__Directions__: What follows is a listing; give it again exactly, in its entirety.

__Information supplied__:
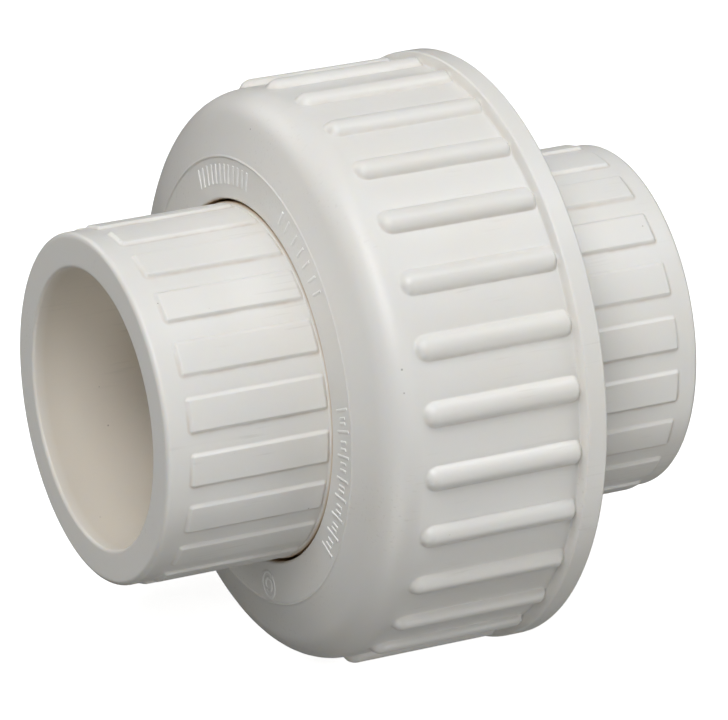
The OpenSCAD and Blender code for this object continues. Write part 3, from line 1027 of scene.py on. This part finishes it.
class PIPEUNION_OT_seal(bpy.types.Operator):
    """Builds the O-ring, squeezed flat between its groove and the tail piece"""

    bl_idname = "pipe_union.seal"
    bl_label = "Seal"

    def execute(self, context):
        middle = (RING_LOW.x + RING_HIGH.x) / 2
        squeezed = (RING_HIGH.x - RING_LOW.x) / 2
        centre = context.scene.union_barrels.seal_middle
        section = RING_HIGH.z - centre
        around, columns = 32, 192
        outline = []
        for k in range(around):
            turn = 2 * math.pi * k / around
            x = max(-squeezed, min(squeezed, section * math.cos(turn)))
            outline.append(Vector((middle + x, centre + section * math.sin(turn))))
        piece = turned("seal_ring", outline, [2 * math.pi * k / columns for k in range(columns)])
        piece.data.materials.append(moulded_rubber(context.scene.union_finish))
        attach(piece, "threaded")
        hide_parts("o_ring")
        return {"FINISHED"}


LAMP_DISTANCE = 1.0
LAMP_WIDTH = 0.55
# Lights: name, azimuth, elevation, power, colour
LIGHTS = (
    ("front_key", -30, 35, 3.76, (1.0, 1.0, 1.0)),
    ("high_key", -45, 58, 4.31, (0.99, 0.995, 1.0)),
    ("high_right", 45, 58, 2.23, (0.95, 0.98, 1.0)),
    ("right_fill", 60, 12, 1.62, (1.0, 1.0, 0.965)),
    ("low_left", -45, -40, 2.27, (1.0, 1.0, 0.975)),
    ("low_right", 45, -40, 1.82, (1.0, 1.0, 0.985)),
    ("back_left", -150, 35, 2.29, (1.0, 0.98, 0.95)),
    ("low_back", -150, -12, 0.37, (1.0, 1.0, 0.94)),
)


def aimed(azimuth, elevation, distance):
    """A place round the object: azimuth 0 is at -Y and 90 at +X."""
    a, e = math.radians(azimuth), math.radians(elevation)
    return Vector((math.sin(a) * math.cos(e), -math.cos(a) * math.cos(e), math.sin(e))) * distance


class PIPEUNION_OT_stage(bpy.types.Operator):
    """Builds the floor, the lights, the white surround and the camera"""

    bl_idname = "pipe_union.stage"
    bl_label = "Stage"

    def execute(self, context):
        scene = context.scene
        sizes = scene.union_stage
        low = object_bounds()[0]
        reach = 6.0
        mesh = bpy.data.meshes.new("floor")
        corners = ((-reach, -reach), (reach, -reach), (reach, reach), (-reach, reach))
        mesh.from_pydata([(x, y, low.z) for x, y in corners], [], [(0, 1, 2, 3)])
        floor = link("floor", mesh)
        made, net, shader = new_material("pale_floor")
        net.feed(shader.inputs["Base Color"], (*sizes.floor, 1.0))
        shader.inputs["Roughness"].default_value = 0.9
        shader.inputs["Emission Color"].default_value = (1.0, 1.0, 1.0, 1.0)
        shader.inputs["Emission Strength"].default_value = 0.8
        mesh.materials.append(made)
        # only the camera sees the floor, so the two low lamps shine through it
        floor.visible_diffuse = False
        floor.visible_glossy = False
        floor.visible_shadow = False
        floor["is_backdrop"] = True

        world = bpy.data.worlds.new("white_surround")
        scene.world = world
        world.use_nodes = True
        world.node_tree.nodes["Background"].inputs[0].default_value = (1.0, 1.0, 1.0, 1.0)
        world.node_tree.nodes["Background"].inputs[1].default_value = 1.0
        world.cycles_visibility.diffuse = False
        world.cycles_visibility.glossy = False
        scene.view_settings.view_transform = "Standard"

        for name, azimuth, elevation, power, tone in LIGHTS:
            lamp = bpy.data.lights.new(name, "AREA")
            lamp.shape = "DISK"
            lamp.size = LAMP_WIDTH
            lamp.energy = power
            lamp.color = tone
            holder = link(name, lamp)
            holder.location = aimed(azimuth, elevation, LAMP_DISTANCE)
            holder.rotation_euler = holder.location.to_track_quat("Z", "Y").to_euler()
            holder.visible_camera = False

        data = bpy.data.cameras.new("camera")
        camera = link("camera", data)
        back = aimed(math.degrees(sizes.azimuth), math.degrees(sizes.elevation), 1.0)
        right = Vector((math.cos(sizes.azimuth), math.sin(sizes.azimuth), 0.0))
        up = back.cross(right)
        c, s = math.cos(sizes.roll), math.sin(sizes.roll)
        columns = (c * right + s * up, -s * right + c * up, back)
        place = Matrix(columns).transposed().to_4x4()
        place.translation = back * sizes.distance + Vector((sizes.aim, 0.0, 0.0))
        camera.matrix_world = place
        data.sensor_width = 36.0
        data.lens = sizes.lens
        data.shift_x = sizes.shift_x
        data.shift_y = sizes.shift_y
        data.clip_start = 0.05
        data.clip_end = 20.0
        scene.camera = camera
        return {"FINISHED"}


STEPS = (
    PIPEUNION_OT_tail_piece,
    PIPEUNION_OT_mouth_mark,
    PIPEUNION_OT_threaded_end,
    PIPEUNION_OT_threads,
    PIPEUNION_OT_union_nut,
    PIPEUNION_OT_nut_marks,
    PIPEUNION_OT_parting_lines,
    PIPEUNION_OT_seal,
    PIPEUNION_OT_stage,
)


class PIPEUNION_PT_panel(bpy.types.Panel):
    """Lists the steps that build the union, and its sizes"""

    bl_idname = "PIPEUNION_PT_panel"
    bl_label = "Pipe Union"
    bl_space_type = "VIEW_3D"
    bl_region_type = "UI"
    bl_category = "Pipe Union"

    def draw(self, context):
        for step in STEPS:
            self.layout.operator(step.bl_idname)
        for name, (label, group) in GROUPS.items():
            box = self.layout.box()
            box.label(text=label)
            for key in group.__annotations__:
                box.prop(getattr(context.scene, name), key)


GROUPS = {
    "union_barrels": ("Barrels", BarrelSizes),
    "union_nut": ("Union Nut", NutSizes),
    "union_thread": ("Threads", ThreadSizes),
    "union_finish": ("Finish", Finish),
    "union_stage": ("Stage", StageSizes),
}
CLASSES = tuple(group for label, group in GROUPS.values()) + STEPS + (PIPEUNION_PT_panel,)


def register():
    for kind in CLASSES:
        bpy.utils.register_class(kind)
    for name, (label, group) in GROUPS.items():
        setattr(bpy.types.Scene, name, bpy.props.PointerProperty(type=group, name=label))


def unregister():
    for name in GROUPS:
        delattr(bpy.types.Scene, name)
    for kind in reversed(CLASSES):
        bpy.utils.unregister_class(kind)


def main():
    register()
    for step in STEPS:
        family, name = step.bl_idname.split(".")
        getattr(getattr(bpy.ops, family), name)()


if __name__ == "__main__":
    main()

__Expected answer__:
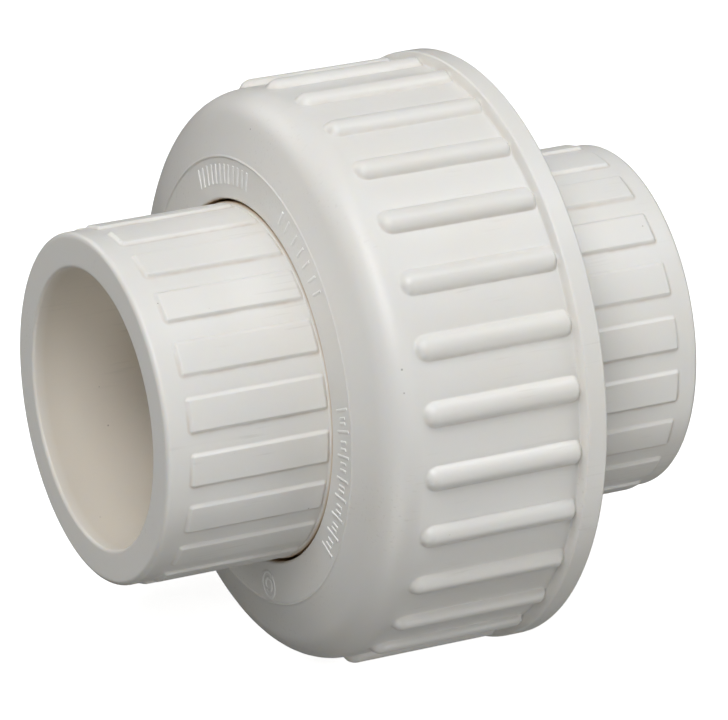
The OpenSCAD and Blender code for this object continues. Write part 3, from line 1027 of scene.py on. This part finishes it.
class PIPEUNION_OT_seal(bpy.types.Operator):
    """Builds the O-ring, squeezed flat between its groove and the tail piece"""

    bl_idname = "pipe_union.seal"
    bl_label = "Seal"

    def execute(self, context):
        middle = (RING_LOW.x + RING_HIGH.x) / 2
        squeezed = (RING_HIGH.x - RING_LOW.x) / 2
        centre = context.scene.union_barrels.seal_middle
        section = RING_HIGH.z - centre
        around, columns = 32, 192
        outline = []
        for k in range(around):
            turn = 2 * math.pi * k / around
            x = max(-squeezed, min(squeezed, section * math.cos(turn)))
            outline.append(Vector((middle + x, centre + section * math.sin(turn))))
        piece = turned("seal_ring", outline, [2 * math.pi * k / columns for k in range(columns)])
        piece.data.materials.append(moulded_rubber(context.scene.union_finish))
        attach(piece, "threaded")
        hide_parts("o_ring")
        return {"FINISHED"}


LAMP_DISTANCE = 1.0
LAMP_WIDTH = 0.55
# Lights: name, azimuth, elevation, power, colour
LIGHTS = (
    ("front_key", -30, 35, 3.76, (1.0, 1.0, 1.0)),
    ("high_key", -45, 58, 4.31, (0.99, 0.995, 1.0)),
    ("high_right", 45, 58, 2.23, (0.95, 0.98, 1.0)),
    ("right_fill", 60, 12, 1.62, (1.0, 1.0, 0.965)),
    ("low_left", -45, -40, 2.27, (1.0, 1.0, 0.975)),
    ("low_right", 45, -40, 1.82, (1.0, 1.0, 0.985)),
    ("back_left", -150, 35, 2.29, (1.0, 0.98, 0.95)),
    ("low_back", -150, -12, 0.37, (1.0, 1.0, 0.94)),
)


def aimed(azimuth, elevation, distance):
    """A place round the object: azimuth 0 is at -Y and 90 at +X."""
    a, e = math.radians(azimuth), math.radians(elevation)
    return Vector((math.sin(a) * math.cos(e), -math.cos(a) * math.cos(e), math.sin(e))) * distance


class PIPEUNION_OT_stage(bpy.types.Operator):
    """Builds the floor, the lights, the white surround and the camera"""

    bl_idname = "pipe_union.stage"
    bl_label = "Stage"

    def execute(self, context):
        scene = context.scene
        sizes = scene.union_stage
        low = object_bounds()[0]
        reach = 6.0
        mesh = bpy.data.meshes.new("floor")
        corners = ((-reach, -reach), (reach, -reach), (reach, reach), (-reach, reach))
        mesh.from_pydata([(x, y, low.z) for x, y in corners], [], [(0, 1, 2, 3)])
        floor = link("floor", mesh)
        made, net, shader = new_material("pale_floor")
        net.feed(shader.inputs["Base Color"], (*sizes.floor, 1.0))
        shader.inputs["Roughness"].default_value = 0.9
        shader.inputs["Emission Color"].default_value = (1.0, 1.0, 1.0, 1.0)
        shader.inputs["Emission Strength"].default_value = 0.8
        mesh.materials.append(made)
        # only the camera sees the floor, so the two low lamps shine through it
        floor.visible_diffuse = False
        floor.visible_glossy = False
        floor.visible_shadow = False
        floor["is_backdrop"] = True

        world = bpy.data.worlds.new("white_surround")
        scene.world = world
        world.use_nodes = True
        world.node_tree.nodes["Background"].inputs[0].default_value = (1.0, 1.0, 1.0, 1.0)
        world.node_tree.nodes["Background"].inputs[1].default_value = 1.0
        world.cycles_visibility.diffuse = False
        world.cycles_visibility.glossy = False
        scene.view_settings.view_transform = "Standard"

        for name, azimuth, elevation, power, tone in LIGHTS:
            lamp = bpy.data.lights.new(name, "AREA")
            lamp.shape = "DISK"
            lamp.size = LAMP_WIDTH
            lamp.energy = power
            lamp.color = tone
            holder = link(name, lamp)
            holder.location = aimed(azimuth, elevation, LAMP_DISTANCE)
            holder.rotation_euler = holder.location.to_track_quat("Z", "Y").to_euler()
            holder.visible_camera = False

        data = bpy.data.cameras.new("camera")
        camera = link("camera", data)
        back = aimed(math.degrees(sizes.azimuth), math.degrees(sizes.elevation), 1.0)
        right = Vector((math.cos(sizes.azimuth), math.sin(sizes.azimuth), 0.0))
        up = back.cross(right)
        c, s = math.cos(sizes.roll), math.sin(sizes.roll)
        columns = (c * right + s * up, -s * right + c * up, back)
        place = Matrix(columns).transposed().to_4x4()
        place.translation = back * sizes.distance + Vector((sizes.aim, 0.0, 0.0))
        camera.matrix_world = place
        data.sensor_width = 36.0
        data.lens = sizes.lens
        data.shift_x = sizes.shift_x
        data.shift_y = sizes.shift_y
        data.clip_start = 0.05
        data.clip_end = 20.0
        scene.camera = camera
        return {"FINISHED"}


STEPS = (
    PIPEUNION_OT_tail_piece,
    PIPEUNION_OT_mouth_mark,
    PIPEUNION_OT_threaded_end,
    PIPEUNION_OT_threads,
    PIPEUNION_OT_union_nut,
    PIPEUNION_OT_nut_marks,
    PIPEUNION_OT_parting_lines,
    PIPEUNION_OT_seal,
    PIPEUNION_OT_stage,
)


class PIPEUNION_PT_panel(bpy.types.Panel):
    """Lists the steps that build the union, and its sizes"""

    bl_idname = "PIPEUNION_PT_panel"
    bl_label = "Pipe Union"
    bl_space_type = "VIEW_3D"
    bl_region_type = "UI"
    bl_category = "Pipe Union"

    def draw(self, context):
        for step in STEPS:
            self.layout.operator(step.bl_idname)
        for name, (label, group) in GROUPS.items():
            box = self.layout.box()
            box.label(text=label)
            for key in group.__annotations__:
                box.prop(getattr(context.scene, name), key)


GROUPS = {
    "union_barrels": ("Barrels", BarrelSizes),
    "union_nut": ("Union Nut", NutSizes),
    "union_thread": ("Threads", ThreadSizes),
    "union_finish": ("Finish", Finish),
    "union_stage": ("Stage", StageSizes),
}
CLASSES = tuple(group for label, group in GROUPS.values()) + STEPS + (PIPEUNION_PT_panel,)


def register():
    for kind in CLASSES:
        bpy.utils.register_class(kind)
    for name, (label, group) in GROUPS.items():
        setattr(bpy.types.Scene, name, bpy.props.PointerProperty(type=group, name=label))


def unregister():
    for name in GROUPS:
        delattr(bpy.types.Scene, name)
    for kind in reversed(CLASSES):
        bpy.utils.unregister_class(kind)


def main():
    register()
    for step in STEPS:
        family, name = step.bl_idname.split(".")
        getattr(getattr(bpy.ops, family), name)()


if __name__ == "__main__":
    main()